RoMan, the Army Research Laboratory's robotic manipulator, considers the best way to grasp and move a tree branch at the Adelphi Laboratory Center, in Maryland.

Evan Ackerman
LightGreen

“I should probably not be standing this close," I think to myself, as the robot slowly approaches a large tree branch on the floor in front of me. It's not the size of the branch that makes me nervous—it's that the robot is operating autonomously, and that while I know what it's supposed to do, I'm not entirely sure what it will do. If everything works the way the roboticists at the U.S. Army Research Laboratory (ARL) in Adelphi, Md., expect, the robot will identify the branch, grasp it, and drag it out of the way. These folks know what they're doing, but I've spent enough time around robots that I take a small step backwards anyway.

This article is part of our special report on AI, “The Great AI Reckoning.”
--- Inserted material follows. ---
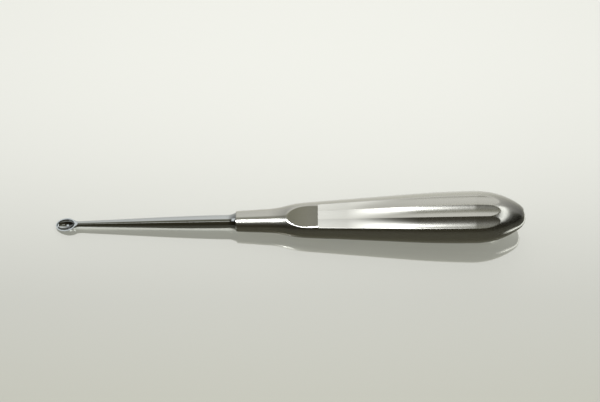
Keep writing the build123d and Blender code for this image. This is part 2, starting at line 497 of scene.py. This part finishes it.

The robot, named RoMan, for Robotic Manipulator, is about the size of a large lawn mower, with a tracked base that helps it handle most kinds of terrain. At the front, it has a squat torso equipped with cameras and depth sensors, as well as a pair of arms that were harvested from a prototype disaster-response robot originally developed at NASA's Jet Propulsion Laboratory for a DARPA robotics competition. RoMan's job today is roadway clearing, a multistep task that ARL wants the robot to complete as autonomously as possible. Instead of instructing the robot to grasp specific objects in specific ways and move them to specific places, the operators tell RoMan to "go clear a path." It's then up to the robot to make all the decisions necessary to achieve that objective.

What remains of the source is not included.